Slains Castle and the Bullers of Buchan

DISTANCE:

4km (2.5 miles) one way or 8km (5 miles) round trip.
TIME: Allow 2 - 2½ hours
START AND FINISH: Cruden Bay
TERRAIN: Mainly cliff paths. Boots or strong shoes recommended. Please take great care above steep drops, especially with children.
TOILETS: Cruden Bay
REFRESHMENTS: Cruden Bay

 

 
Walks
Slains Castle and the Bullers of Buchan
This walk covers an exceptional piece of coastline, with superb birdlife and the dramatic ruin of 'Dracula's Castle'. It is worth savouring. If you can arrange to be picked up at the Bullers car park, you can walk it one way, but it's more satisfying to cover it in both directions.

From Cruden Bay, walk out along the track towards Port Erroll and pick up the coastal footpath, which is signposted all the way to the Bullers of Buchan and beyond.

Before long, the ruin of Slains Castle comes into view. One of many dramatically sited fortresses around the Scottish coast, it has won extra renown because of its supposed association with Bram Stoker, who is said to have used it as the inspiration for the terrifying lair of Dracula when he created that nightmare character.

In fact, the castle is a vast 19th century mansion built by the Hay family, Earls of Erroll, in 1836 on the site of a much earlier castle dating back to 1597. Stoker, who stayed at nearby Whinnyfold several times, must have seen it complete, as he wrote Dracula in 1897 and the building was not abandoned until the 1920s. It is not open to the public but is still impressive seen from the outside.

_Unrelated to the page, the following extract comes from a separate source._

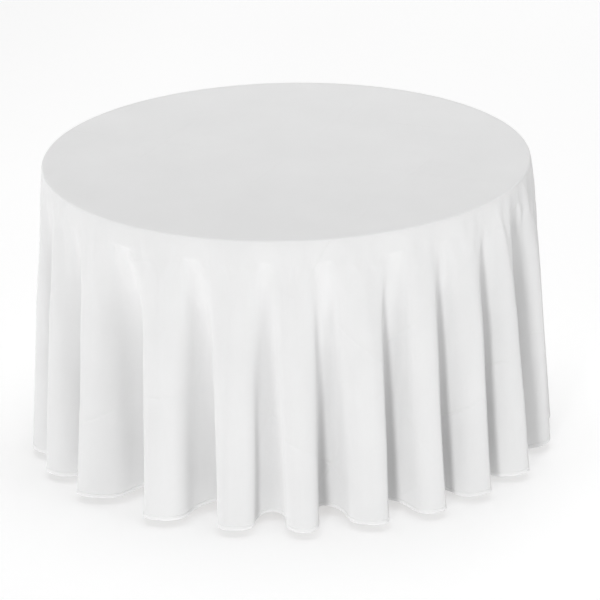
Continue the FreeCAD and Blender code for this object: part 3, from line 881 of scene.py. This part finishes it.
def moulded(name, colour, roughness, texture_scale, depth):
    """Plastic or rubber with a fine moulded skin and a little wear."""
    material = new_finish(name, colour, roughness, Specular_IOR_Level=0.4)
    skin = add_node(material, "ShaderNodeTexNoise", {
        "Vector": place_on(material, "object"), "Scale": texture_scale, "Detail": 3.0,
    }).outputs["Fac"]
    wear = add_node(material, "ShaderNodeTexNoise", {
        "Vector": place_on(material, "object"), "Scale": 25.0, "Detail": 4.0,
    }).outputs["Fac"]
    lighter = tuple(min(1.0, 1.25 * c + 0.01) for c in colour)
    drive(material, "Base Color", shades(material, wear, colour, lighter, 0.45, 0.75))
    drive(material, "Roughness", spread(material, wear, 0.3, 0.7, roughness - 0.06, roughness + 0.08))
    drive(material, "Normal", bump(material, skin, 0.25, depth))
    return material


edge_vinyl = moulded("edge_vinyl", (0.045, 0.028, 0.018), 0.42, 900.0, 0.0001)
nylon = moulded("nylon", (0.76, 0.74, 0.68), 0.45, 500.0, 0.0001)
cap_plastic = moulded("end_cap_plastic", (0.02, 0.02, 0.021), 0.5, 1200.0, 0.0001)
foot_rubber = moulded("foot_rubber", (0.025, 0.025, 0.026), 0.75, 800.0, 0.0002)
print("wood, laminate and plastics ready")


# %% Coated and plated steel
def steel(name, dark, light, roughness, metallic, peel_scale, peel_depth):
    material = new_finish(name, light, roughness, Metallic=metallic)
    peel = add_node(material, "ShaderNodeTexNoise", {
        "Vector": place_on(material, "object"), "Scale": peel_scale, "Detail": 2.0,
    }).outputs["Fac"]
    handled = add_node(material, "ShaderNodeTexNoise", {
        "Vector": place_on(material, "object"), "Scale": 18.0, "Detail": 5.0,
    }).outputs["Fac"]
    drive(material, "Base Color", shades(material, handled, dark, light, 0.35, 0.65))
    drive(material, "Roughness", spread(material, handled, 0.3, 0.7, roughness - 0.08, roughness + 0.1))
    drive(material, "Normal", bump(material, peel, 0.2, peel_depth))
    return material


coated_steel = steel("coated_steel", (0.04, 0.042, 0.045), (0.055, 0.058, 0.062), 0.42, 0.0, 700.0, 0.0002)
zinc_steel = steel("zinc_steel", (0.5, 0.51, 0.52), (0.68, 0.68, 0.67), 0.34, 1.0, 90.0, 0.0001)

FINISHES = {
    "plywood": plywood, "bent_ply": bent_ply, "hardwood": hardwood, "laminate": laminate,
    "edge_vinyl": edge_vinyl, "nylon": nylon, "end_cap_plastic": cap_plastic, "foot_rubber": foot_rubber,
    "coated_steel": coated_steel, "zinc_steel": zinc_steel, "white_cloth": cloth_finish,
    "hem_cloth": hem_finish, "thread": thread_finish, "label_tape": label_finish,
}
slot_of = {part["node"]: part["material_slot"] for part in frame["record"]["subparts"]}
for node, made in frame["nodes"].items():
    for place in made.material_slots:
        place.material = FINISHES[slot_of[node]]
print(len(frame["nodes"]), "frame parts finished")

# %% [markdown]
# ## Floor finish
#
# A pale, matt floor of white acrylic, lit from below as in a studio, so that the shadow under the hem stays
# light. It has the slightest unevenness.

# %% Floor finish
floor_finish = new_finish(
    "studio_floor", (0.5, 0.5, 0.5), 0.9,
    Specular_IOR_Level=0.1, Emission_Color=(1, 1, 1, 1), Emission_Strength=0.56,
)
cloud = add_node(floor_finish, "ShaderNodeTexNoise", {
    "Vector": place_on(floor_finish, "object"), "Scale": 0.6, "Detail": 3.0,
}).outputs["Fac"]
FLOOR_DARK, FLOOR_LIGHT = (0.495, 0.495, 0.495), (0.505, 0.505, 0.505)
drive(floor_finish, "Base Color", shades(floor_finish, cloud, FLOOR_DARK, FLOOR_LIGHT, 0.3, 0.7))
for stage_piece in (floor, backdrop):
    stage_piece.data.materials.clear()
    stage_piece.data.materials.append(floor_finish)
print("floor ready")

# %% [markdown]
# ## Joining the cloth to the frame
#
# The sheet, its hem, its stitches and its label all move with the body called cloth, and stand for the plain
# solids of the frame.

# %% Joining the cloth to the frame
for made, node in (
    (tablecloth, "tablecloth"), (hem, "hem"), (stitches, "hem_thread"), (label, "care_label"),
):
    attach(made, "cloth")
    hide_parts(node)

Continue north up the coast along the cliff, around the small inlets known as the Twa Havens and past the headland called the Grey Mare. There are caves in the cliff here. The coastline turns sharply west at Robbie's Haven before swinging north again to reach the cliffs and natural arches known as the Bullers of Buchan.

The path teeters along the edge of a 60m cliff. It is thought that the circular rock formation here was once a huge cave whose roof has long since collapsed. It now provides nesting places for thousands of seabirds, and the noise, both from the birds and the sea crashing in, is tremendous. An earlier visitor, equally impressed, wrote of 'whole systems of slabby rocks, thrusting into the maddened North Sea which heaves and foams over them in deafening surges'. This was none other then T E Lawrence - Lawrence of Arabia - far from the desert at a holiday cottage in Collieston.

The birds at the Bullers (the name deriving from a Scots word for rushing water) include kittiwakes, fulmars, gannets and if you are lucky, some puffins. Take your time and enjoy the spectacle here before starting the return walk. If you have a lift waiting, follow the signs to the nearby Bullers car park. Otherwise, enjoy walking south along the cliff, past Slains again, back to Cruden Bay.